◆ **Problem to solve**: Gather all lines in the entries below that include the word "picture".

◆ **The data**:

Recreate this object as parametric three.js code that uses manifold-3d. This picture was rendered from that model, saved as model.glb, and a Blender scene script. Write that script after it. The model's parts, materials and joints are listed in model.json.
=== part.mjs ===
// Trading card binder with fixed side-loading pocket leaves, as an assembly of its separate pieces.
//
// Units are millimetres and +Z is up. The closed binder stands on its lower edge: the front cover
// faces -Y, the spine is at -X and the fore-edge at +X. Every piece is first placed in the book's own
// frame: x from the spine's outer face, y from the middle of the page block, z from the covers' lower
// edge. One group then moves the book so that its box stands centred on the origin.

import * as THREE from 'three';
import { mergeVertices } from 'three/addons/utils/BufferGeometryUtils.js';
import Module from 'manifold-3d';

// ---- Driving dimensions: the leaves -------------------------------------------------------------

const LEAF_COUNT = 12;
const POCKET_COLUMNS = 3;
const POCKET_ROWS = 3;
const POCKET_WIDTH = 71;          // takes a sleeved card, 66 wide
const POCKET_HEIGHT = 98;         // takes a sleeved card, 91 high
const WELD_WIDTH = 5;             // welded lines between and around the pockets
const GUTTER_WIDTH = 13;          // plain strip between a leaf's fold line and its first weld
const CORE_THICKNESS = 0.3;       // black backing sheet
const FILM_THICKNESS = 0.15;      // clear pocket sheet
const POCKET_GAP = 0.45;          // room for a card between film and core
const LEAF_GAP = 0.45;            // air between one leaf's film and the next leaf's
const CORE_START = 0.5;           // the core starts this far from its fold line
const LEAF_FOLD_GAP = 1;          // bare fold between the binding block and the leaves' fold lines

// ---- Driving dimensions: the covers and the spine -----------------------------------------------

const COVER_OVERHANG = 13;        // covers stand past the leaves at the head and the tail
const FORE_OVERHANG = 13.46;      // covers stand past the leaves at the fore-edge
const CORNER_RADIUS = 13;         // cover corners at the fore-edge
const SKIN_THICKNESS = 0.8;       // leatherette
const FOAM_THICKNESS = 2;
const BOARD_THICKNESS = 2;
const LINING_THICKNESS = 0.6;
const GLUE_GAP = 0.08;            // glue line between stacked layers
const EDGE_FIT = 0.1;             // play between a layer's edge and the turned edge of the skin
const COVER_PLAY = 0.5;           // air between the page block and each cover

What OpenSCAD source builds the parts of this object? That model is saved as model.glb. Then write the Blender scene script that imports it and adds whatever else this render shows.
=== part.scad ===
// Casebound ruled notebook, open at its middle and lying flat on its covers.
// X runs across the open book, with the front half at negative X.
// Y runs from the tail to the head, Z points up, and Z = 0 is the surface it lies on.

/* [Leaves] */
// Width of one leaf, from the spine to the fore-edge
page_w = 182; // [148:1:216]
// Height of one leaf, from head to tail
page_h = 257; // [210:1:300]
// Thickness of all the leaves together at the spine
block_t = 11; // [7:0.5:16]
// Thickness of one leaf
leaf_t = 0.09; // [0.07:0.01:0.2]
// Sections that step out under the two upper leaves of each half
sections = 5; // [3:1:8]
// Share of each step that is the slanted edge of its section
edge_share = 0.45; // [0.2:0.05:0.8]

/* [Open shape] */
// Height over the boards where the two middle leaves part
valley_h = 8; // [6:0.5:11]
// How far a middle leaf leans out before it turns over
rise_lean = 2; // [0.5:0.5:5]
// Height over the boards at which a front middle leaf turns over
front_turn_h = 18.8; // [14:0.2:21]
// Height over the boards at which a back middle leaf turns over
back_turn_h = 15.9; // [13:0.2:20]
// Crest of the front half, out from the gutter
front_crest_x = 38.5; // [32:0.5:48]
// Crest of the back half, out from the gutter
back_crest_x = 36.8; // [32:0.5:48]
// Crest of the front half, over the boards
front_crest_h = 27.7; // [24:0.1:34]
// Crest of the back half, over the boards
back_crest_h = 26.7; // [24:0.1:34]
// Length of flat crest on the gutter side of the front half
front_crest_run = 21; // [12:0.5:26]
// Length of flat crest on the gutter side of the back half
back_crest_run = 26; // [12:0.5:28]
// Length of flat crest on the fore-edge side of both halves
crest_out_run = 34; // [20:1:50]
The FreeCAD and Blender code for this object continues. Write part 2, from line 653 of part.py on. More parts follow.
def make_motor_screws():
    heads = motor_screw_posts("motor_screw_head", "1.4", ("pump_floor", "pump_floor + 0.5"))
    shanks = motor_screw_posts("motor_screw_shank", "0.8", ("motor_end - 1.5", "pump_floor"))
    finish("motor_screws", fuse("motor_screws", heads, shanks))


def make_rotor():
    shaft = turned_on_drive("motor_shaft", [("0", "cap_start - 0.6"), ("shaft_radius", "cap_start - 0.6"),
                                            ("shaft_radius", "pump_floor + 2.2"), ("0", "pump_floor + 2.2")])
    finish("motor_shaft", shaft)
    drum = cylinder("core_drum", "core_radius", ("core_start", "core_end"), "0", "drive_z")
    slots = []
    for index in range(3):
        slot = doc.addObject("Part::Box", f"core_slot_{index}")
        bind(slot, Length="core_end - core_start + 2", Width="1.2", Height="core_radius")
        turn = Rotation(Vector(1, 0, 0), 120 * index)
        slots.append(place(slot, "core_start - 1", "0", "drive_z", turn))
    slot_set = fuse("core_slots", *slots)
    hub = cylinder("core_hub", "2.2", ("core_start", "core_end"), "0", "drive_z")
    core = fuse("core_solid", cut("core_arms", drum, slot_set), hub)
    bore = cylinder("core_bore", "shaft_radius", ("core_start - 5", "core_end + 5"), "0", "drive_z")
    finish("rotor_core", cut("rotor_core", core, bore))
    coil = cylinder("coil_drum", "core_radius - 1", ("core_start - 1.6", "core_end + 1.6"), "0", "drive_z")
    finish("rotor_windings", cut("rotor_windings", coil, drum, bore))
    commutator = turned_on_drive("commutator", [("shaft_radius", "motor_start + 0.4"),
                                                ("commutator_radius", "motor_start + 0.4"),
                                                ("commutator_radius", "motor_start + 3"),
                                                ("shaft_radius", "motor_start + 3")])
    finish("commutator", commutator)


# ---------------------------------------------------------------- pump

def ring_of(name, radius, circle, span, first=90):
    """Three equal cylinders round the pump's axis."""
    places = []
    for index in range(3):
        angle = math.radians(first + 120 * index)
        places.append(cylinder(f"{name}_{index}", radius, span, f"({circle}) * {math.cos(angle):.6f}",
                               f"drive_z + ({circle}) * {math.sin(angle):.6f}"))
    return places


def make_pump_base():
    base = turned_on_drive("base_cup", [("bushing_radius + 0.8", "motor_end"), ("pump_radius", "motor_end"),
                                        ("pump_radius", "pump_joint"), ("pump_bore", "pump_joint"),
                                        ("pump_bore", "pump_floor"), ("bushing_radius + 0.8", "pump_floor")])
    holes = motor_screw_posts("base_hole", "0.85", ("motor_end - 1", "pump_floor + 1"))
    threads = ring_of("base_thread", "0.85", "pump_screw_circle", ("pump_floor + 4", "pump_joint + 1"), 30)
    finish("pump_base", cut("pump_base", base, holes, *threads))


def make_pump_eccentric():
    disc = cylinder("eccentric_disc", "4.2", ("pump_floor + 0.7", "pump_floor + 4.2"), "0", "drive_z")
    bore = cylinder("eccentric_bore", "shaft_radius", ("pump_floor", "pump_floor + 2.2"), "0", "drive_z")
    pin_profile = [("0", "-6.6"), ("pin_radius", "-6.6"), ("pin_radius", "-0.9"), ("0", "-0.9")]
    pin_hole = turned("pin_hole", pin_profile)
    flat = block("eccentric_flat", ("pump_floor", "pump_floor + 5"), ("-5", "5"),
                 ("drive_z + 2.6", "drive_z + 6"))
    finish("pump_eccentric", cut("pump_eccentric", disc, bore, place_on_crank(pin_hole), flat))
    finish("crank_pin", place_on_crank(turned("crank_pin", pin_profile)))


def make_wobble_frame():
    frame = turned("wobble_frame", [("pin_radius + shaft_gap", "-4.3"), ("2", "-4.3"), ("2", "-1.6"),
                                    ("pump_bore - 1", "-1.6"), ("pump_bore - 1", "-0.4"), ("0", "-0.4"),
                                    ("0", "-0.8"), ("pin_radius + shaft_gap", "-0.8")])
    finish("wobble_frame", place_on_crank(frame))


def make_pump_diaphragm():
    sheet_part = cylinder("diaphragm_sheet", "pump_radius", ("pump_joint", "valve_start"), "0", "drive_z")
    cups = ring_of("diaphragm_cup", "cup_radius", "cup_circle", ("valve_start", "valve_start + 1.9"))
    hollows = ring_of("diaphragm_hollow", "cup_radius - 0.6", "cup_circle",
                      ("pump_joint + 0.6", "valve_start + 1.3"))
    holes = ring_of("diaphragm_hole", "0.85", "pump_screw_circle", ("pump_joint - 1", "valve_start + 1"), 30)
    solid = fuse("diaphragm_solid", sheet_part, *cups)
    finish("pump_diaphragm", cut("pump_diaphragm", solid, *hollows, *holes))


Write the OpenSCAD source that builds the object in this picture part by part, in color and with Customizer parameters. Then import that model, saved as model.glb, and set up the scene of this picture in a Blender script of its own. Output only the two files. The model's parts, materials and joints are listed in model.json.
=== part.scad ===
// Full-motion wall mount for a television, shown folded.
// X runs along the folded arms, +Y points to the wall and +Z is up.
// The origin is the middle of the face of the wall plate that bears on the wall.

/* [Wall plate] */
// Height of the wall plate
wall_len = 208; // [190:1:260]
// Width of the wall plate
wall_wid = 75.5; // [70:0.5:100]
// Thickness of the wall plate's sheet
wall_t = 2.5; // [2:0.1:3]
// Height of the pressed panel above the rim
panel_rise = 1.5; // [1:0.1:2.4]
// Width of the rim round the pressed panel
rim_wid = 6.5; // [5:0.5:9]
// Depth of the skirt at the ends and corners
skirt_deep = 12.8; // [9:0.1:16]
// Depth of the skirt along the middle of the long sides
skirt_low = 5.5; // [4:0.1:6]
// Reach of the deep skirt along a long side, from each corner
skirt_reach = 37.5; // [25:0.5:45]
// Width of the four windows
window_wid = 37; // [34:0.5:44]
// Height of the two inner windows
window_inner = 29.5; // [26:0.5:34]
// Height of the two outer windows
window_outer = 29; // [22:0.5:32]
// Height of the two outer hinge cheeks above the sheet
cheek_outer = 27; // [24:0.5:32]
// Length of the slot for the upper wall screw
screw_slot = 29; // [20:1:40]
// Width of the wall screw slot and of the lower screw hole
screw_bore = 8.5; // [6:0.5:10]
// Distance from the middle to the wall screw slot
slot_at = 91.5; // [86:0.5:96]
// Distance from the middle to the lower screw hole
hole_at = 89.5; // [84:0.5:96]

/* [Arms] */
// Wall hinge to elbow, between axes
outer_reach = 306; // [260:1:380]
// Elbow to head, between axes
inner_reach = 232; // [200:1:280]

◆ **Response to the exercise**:
Recreate this object as parametric three.js code that uses manifold-3d. This picture was rendered from that model, saved as model.glb, and a Blender scene script. Write that script after it. The model's parts, materials and joints are listed in model.json.
Write the OpenSCAD source that builds the object in this picture part by part, in color and with Customizer parameters. Then import that model, saved as model.glb, and set up the scene of this picture in a Blender script of its own. Output only the two files. The model's parts, materials and joints are listed in model.json.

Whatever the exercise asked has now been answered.